Chief Justice Nathan Hecht received 60 percent of the vote, defeating former state Rep. Robert Talton who received 40 percent of the vote.
Justice Jeff Brown won 73 percent of the vote, beating Joe Pool, general counsel for a Dripping Springs financial company, who received 27 percent of the vote.
And Justice Phil Johnson got 64 percent of the vote, beating 14th Court of Appeals Justice Sharon McCally who received 36 percent of the vote.
Hecht faces El Paso 34th District Court Judge Bill Moody in the general election.
Brown faces Court of Criminal Appeals Justice Larry Meyers in the November general election.
And Justice Jeff Boyd, who was unopposed in the Republican Primary, will battle Thirteenth Court of Appeals Justice Gina Benavides in the general election.
In the races for the all-Republican Court of Criminal Appeals, numerous candidates competed in the GOP primary election to fill three seats left by retiring judges Tom Price, Cathy Cochran and Paul Womack.

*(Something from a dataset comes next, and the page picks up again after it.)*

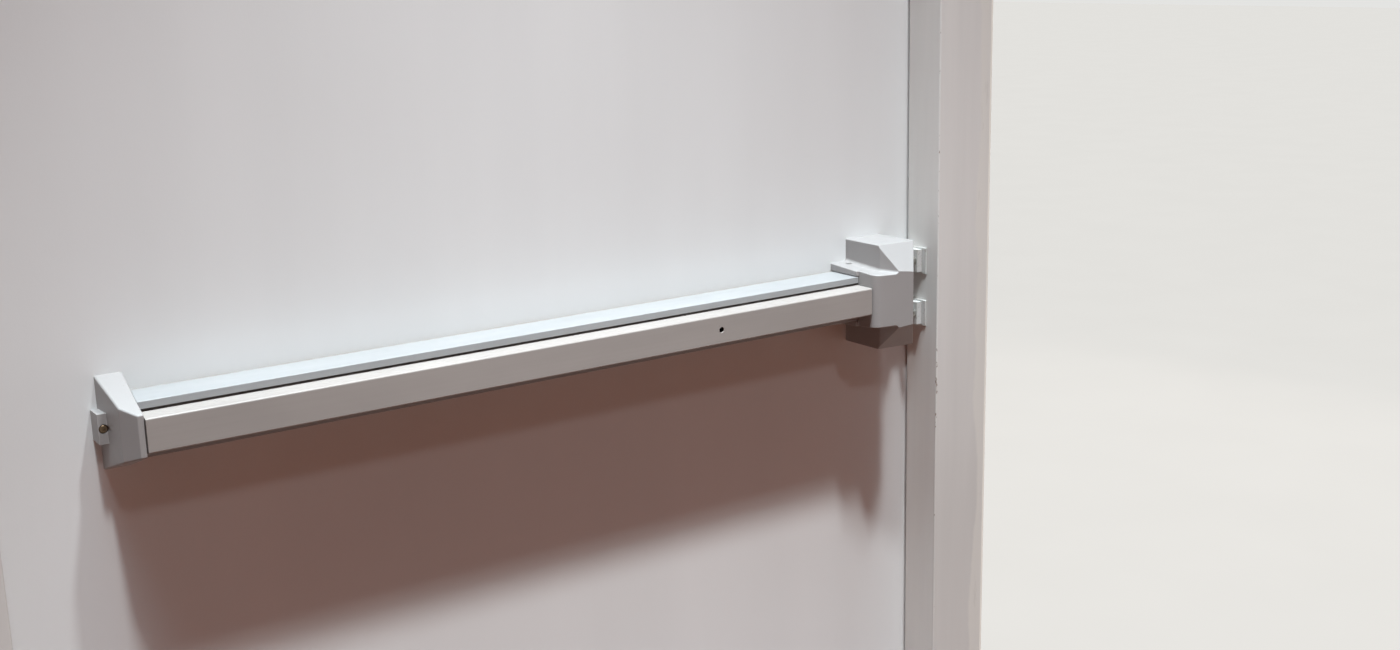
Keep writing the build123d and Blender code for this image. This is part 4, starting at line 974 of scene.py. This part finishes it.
class SetStage(bpy.types.Operator):
    """Lays the pale floor, hangs the lamps and sets the camera"""

    bl_idname = "exit_door.stage"
    bl_label = "Stage"

    def execute(self, context):
        colours, sizes = context.scene.door_colours, context.scene.door_sizes
        self.lay_floor(colours)
        self.hang_lamps(sizes)
        self.light_room(context.scene, colours)
        self.set_camera(context.scene, sizes)
        context.scene.view_settings.view_transform = "Standard"
        return {"FINISHED"}

    def lay_floor(self, colours):
        """A wide floor: pale to the eye, dim and warm in the light that it throws back."""
        bpy.ops.object.select_all(action="DESELECT")
        bpy.ops.mesh.primitive_plane_add(size=60, location=(0, 0, 0))
        floor = bpy.context.object
        floor.name = "studio_floor"
        material, tree = start_material("studio_floor")
        seen = self.seen_directly(tree)
        mottled = patches(tree, 333, 3)
        pale = coats(tree, shaded(colours.floor, 0.97), (mottled, shaded(colours.floor, 1.02)))
        lit = add_node(tree, "BsdfDiffuse", {"Color": linear(floor_lit)})
        even = add_node(tree, "Emission", {"Color": pale, "Strength": 0.95})
        shown = add_node(tree, "AddShader", (lit, even))
        thrown = add_node(tree, "BsdfDiffuse", {"Color": linear(floor_thrown)})
        both = add_node(tree, "MixShader", (seen, thrown, shown))
        add_node(tree, "OutputMaterial", {"Surface": both})
        floor.data.materials.append(material)

    def seen_directly(self, tree):
        """1 where the camera sees a surface itself or in gloss or through glass, 0 for light thrown on."""
        seen = 0.0
        for ray in ("Is Camera Ray", "Is Glossy Ray", "Is Transmission Ray"):
            kind = add_node(tree, "LightPath", output=ray)
            seen = add_node(tree, "Math", (seen, kind), operation="MAXIMUM")
        return seen

    def hang_lamps(self, sizes):
        """Distant lamps on the room side, a downlight close by and soft lamps for the other sides."""
        self.hang_distant_lamps(sizes)
        self.hang_downlight(sizes)
        self.hang_soft_lamps()

    def hang_distant_lamps(self, sizes):
        """The steep ceiling lamp, the wide skylight and the weak low lamp, with their spread and fall."""
        slant = (0.03, math.cos(sizes.key_height), -math.sin(sizes.key_height))
        lamps = (
            ("ceiling_lamp", sizes.key_strength, sizes.key_spread, cool_white, slant),
            ("skylight", sizes.sky_strength, math.radians(30), sky_blue, (0.10, 0.02, -1)),
            ("low_lamp", sizes.low_strength, math.radians(5), near_white, (0.05, 0.69, -0.72)),
        )
        for name, strength, spread, colour, fall in lamps:
            light = bpy.data.lights.new(name, "SUN")
            light.energy = strength
            light.angle = spread
            light.color = colour
            # a distant lamp lights the same from any place
            self.hang(light, (0, -1, 3), fall)

    def hang_downlight(self, sizes):
        """The downlight close above the bar, which shines straight down."""
        light = bpy.data.lights.new("downlight", "SPOT")
        light.energy = sizes.near_strength
        light.color = cool_white
        light.shadow_soft_size = 0.05
        light.spot_size = math.radians(60)
        light.spot_blend = 1.0
        from_leaf, height = 0.62, 2.95
        self.hang(light, (0.05, face_y - from_leaf, height))

    def hang_soft_lamps(self):
        """A wide soft lamp behind the door and one beside it, each with its place, power and size."""
        lamps = (
            ("back_lamp", (0.6, 3.2, 2.2), 80.0, 4.0),
            ("side_lamp", (3.4, 0.7, 2.0), 60.0, 3.5),
        )
        for name, spot, power, size in lamps:
            light = bpy.data.lights.new(name, "AREA")
            light.energy = power
            light.color = soft_blue
            light.size = size
            self.hang(light, spot, Vector((0, 0, 1.0)) - Vector(spot))

    def hang(self, light, spot, fall=(0, 0, -1)):
        """Puts a lamp in the scene at a place, with its light falling one way."""
        holder = bpy.data.objects.new(light.name, light)
        bpy.context.scene.collection.objects.link(holder)
        holder.rotation_mode = "QUATERNION"
        holder.rotation_quaternion = Vector(fall).to_track_quat("-Z", "Y")
        holder.location = spot

    def light_room(self, scene, colours):
        """The world: a dim warm room for the light on the object, a pale backdrop for the eye."""
        world = bpy.data.worlds.new("room")
        world.use_nodes = True
        scene.world = world
        tree = world.node_tree
        tree.nodes.clear()
        seen = self.seen_directly(tree)
        dim = add_node(tree, "Background", {"Color": linear(room_light), "Strength": 1.0})
        pale = add_node(tree, "Background", {"Color": tuple(colours.backdrop), "Strength": 1.0})
        both = add_node(tree, "MixShader", (seen, dim, pale))
        add_node(tree, "OutputWorld", {"Surface": both})

    def set_camera(self, scene, sizes):
        """The camera stands where the photograph was taken from, at standing height."""
        data = bpy.data.cameras.new("camera")
        data.sensor_width = 36
        data.lens = sizes.camera_lens
        camera = bpy.data.objects.new("camera", data)
        scene.collection.objects.link(camera)
        turn, tilt, roll = sizes.camera_turn
        aim = Matrix.Rotation(-turn, 4, "Z")
        aim = aim @ Matrix.Rotation(math.pi / 2 - tilt, 4, "X")
        aim = aim @ Matrix.Rotation(roll, 4, "Z")
        camera.matrix_world = Matrix.Translation(sizes.camera_place) @ aim
        scene.camera = camera


class DoorPanel(bpy.types.Panel):
    """The door's operators, colours and sizes in the sidebar"""

    bl_idname = "VIEW3D_PT_exit_door"
    bl_label = "Exit Door"
    bl_space_type = "VIEW_3D"
    bl_region_type = "UI"
    bl_category = "Exit Door"

    def draw(self, context):
        layout = self.layout
        for operator in operators:
            layout.operator(operator.bl_idname)
        for group in (context.scene.door_colours, context.scene.door_sizes):
            box = layout.box()
            for name in group.bl_rna.properties.keys():
                if name not in ("rna_type", "name"):
                    box.prop(group, name)


operators = (
    DressLeaf,
    DressFrame,
    DressHinges,
    DressBar,
    DressHead,
    DressCap,
    DressStrike,
    DressWorks,
    SetStage,
)


def register():
    for kind in (DoorColours, DoorSizes, *operators, DoorPanel):
        bpy.utils.register_class(kind)
    bpy.types.Scene.door_colours = bpy.props.PointerProperty(type=DoorColours)
    bpy.types.Scene.door_sizes = bpy.props.PointerProperty(type=DoorSizes)


def unregister():
    del bpy.types.Scene.door_sizes
    del bpy.types.Scene.door_colours
    for kind in (DoorPanel, *reversed(operators), DoorSizes, DoorColours):
        bpy.utils.unregister_class(kind)


def main():
    """Runs every operator in order."""
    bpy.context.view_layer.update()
    register()
    bpy.ops.exit_door.leaf()
    bpy.ops.exit_door.frame()
    bpy.ops.exit_door.hinges()
    bpy.ops.exit_door.bar()
    bpy.ops.exit_door.head()
    bpy.ops.exit_door.cap()
    bpy.ops.exit_door.strike()
    bpy.ops.exit_door.works()
    bpy.ops.exit_door.stage()
    bpy.context.view_layer.update()


if __name__ == "__main__":
    main()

San Antonio Senior District Judge Bert Richardson got 60 percent of the vote in the race for Price’s seat, defeating 51st District Judge Barbara Walther who got 40 percent of the vote. Richardson will face El Paso solo John Granberg in the November general election.
Kevin Yeary, a Bexar County assistant district attorney, won 55 percent of the vote in the race for Womack’s seat, beating Burnet solo Richard Dean Davis who received 26 percent of the vote and Jani Jo Wood, a Harris County assistant public defender, who received 17 percent of the vote. Yeary faces no Democratic opponent in the general election.
David Newell, a Harris County assistant district attorney, received 52 percent of the vote in the race to replace Cochran, beating W.C. “Bud” Kirkendall, judge of the Second 25th District Court in Seguin, who received 48 percent of the vote. Newell also faces no Democratic opponent in the general election.